** Start of PROVIDED MATERIAL **
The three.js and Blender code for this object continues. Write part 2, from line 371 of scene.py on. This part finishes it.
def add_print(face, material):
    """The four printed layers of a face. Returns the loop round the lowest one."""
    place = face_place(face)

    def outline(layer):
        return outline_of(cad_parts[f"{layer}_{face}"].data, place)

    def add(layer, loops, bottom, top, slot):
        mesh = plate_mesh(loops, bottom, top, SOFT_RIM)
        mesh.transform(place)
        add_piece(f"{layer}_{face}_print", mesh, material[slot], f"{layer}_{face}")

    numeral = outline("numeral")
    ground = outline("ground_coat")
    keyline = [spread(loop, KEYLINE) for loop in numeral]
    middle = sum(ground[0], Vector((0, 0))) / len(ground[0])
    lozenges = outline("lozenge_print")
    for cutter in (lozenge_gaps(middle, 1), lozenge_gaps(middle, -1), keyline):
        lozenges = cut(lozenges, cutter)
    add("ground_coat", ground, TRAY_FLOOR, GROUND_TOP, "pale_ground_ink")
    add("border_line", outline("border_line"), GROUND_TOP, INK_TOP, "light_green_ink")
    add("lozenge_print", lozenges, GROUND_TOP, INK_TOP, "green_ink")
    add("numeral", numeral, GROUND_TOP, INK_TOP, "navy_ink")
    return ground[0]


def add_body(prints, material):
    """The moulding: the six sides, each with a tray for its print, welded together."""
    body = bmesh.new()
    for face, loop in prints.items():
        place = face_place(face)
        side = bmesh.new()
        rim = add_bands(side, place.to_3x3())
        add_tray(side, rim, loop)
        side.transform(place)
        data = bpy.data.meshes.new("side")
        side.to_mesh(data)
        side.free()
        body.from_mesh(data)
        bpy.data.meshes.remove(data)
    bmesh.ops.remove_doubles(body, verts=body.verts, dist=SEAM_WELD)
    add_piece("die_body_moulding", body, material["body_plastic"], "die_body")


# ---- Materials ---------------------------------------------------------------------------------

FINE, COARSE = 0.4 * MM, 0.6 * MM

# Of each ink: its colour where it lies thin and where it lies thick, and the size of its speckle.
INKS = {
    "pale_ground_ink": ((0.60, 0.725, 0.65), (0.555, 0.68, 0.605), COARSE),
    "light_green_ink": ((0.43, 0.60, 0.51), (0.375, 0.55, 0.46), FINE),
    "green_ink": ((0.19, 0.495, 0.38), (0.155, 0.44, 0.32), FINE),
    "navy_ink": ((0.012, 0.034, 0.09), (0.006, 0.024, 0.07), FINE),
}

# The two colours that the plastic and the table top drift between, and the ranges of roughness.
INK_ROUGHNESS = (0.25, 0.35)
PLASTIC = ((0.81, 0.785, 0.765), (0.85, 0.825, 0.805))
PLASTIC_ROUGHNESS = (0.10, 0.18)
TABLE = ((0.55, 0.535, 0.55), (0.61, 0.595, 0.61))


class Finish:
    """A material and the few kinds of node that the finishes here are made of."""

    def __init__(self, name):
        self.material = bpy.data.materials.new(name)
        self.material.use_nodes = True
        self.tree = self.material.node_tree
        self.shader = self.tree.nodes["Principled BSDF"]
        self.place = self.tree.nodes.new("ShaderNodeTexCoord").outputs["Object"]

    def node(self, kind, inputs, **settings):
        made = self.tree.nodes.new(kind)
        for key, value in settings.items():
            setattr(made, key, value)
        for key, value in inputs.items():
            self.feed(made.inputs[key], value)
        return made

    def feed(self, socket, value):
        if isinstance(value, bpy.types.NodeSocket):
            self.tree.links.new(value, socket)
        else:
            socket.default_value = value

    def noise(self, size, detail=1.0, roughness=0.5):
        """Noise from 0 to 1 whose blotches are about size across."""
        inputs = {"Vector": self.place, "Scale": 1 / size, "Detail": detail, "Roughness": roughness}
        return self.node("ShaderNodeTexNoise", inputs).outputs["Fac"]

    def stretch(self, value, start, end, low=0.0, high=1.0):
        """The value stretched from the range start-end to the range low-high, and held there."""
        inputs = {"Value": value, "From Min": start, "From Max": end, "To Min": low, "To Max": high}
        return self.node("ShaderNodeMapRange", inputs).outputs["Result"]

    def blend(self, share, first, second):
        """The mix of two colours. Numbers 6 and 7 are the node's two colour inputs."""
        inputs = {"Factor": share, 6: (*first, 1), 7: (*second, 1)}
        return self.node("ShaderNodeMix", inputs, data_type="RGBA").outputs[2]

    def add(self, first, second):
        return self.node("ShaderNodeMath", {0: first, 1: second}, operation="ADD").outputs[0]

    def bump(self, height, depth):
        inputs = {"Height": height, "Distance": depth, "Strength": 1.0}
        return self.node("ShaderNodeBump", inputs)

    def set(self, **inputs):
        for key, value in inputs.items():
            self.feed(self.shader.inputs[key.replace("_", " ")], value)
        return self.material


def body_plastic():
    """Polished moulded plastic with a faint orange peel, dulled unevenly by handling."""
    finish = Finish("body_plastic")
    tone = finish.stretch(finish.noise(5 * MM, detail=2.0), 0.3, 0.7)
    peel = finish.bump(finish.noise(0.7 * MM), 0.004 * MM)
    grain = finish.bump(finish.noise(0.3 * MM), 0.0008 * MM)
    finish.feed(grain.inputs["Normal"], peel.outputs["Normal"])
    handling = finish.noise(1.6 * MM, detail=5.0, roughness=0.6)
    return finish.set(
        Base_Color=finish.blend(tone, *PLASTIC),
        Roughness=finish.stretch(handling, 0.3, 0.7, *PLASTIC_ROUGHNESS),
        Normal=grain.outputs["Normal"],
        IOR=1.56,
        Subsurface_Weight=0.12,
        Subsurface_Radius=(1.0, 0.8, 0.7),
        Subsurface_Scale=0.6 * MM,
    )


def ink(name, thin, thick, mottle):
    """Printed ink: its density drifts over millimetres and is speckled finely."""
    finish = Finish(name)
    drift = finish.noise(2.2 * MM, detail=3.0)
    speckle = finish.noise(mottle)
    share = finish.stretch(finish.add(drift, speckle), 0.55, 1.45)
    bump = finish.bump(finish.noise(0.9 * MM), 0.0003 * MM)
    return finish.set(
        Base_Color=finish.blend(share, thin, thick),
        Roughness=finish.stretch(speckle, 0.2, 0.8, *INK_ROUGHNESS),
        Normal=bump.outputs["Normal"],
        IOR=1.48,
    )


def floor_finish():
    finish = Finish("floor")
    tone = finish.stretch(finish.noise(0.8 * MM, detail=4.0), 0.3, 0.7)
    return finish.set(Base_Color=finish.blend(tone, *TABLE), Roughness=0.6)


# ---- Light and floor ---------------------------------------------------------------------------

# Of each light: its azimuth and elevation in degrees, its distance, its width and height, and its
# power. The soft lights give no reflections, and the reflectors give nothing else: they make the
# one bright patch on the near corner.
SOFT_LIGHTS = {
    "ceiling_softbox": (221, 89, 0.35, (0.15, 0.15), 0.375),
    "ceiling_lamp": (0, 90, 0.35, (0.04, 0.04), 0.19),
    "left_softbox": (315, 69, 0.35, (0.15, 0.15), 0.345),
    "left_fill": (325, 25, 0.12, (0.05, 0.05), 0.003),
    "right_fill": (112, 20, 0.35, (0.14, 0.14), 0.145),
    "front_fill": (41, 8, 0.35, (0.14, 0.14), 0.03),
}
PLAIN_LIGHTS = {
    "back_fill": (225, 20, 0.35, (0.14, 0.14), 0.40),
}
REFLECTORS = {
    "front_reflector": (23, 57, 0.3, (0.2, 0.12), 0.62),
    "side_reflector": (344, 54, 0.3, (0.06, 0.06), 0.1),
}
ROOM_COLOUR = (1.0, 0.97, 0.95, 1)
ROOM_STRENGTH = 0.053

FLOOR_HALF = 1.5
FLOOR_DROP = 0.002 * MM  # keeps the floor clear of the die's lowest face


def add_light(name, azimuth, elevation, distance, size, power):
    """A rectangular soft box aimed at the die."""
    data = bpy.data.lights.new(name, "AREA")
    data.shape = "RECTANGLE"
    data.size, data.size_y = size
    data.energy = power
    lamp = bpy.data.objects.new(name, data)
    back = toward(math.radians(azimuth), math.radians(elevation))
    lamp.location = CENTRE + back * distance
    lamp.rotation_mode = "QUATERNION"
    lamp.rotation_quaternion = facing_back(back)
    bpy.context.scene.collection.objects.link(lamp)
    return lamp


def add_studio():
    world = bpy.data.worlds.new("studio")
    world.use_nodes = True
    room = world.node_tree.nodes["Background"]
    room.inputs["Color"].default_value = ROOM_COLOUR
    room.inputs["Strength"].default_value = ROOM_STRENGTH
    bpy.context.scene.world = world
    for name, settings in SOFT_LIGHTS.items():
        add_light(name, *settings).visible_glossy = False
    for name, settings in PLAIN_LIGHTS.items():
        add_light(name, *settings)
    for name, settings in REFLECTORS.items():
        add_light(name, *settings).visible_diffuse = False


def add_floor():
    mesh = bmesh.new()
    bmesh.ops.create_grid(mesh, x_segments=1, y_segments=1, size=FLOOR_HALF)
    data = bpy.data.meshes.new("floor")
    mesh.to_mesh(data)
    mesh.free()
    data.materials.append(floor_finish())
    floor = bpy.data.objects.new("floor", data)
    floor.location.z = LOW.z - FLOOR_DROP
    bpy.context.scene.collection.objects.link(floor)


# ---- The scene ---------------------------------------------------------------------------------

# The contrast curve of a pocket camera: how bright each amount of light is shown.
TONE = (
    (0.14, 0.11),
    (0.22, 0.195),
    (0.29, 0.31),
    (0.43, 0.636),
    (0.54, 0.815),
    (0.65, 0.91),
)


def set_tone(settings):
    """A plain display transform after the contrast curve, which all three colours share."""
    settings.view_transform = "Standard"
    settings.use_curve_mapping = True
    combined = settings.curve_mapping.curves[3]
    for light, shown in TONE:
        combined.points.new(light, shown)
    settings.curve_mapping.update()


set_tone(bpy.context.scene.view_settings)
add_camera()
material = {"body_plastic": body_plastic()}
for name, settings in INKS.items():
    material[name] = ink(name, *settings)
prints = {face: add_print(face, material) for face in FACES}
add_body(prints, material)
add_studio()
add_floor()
** End of PROVIDED MATERIAL **
- **TASK REQUIREMENTS**:
Go through the listing above and return every line where the word "finishes" occurs.

- **FINAL ANSWER**:
The three.js and Blender code for this object continues. Write part 2, from line 371 of scene.py on. This part finishes it.
    """A material and the few kinds of node that the finishes here are made of."""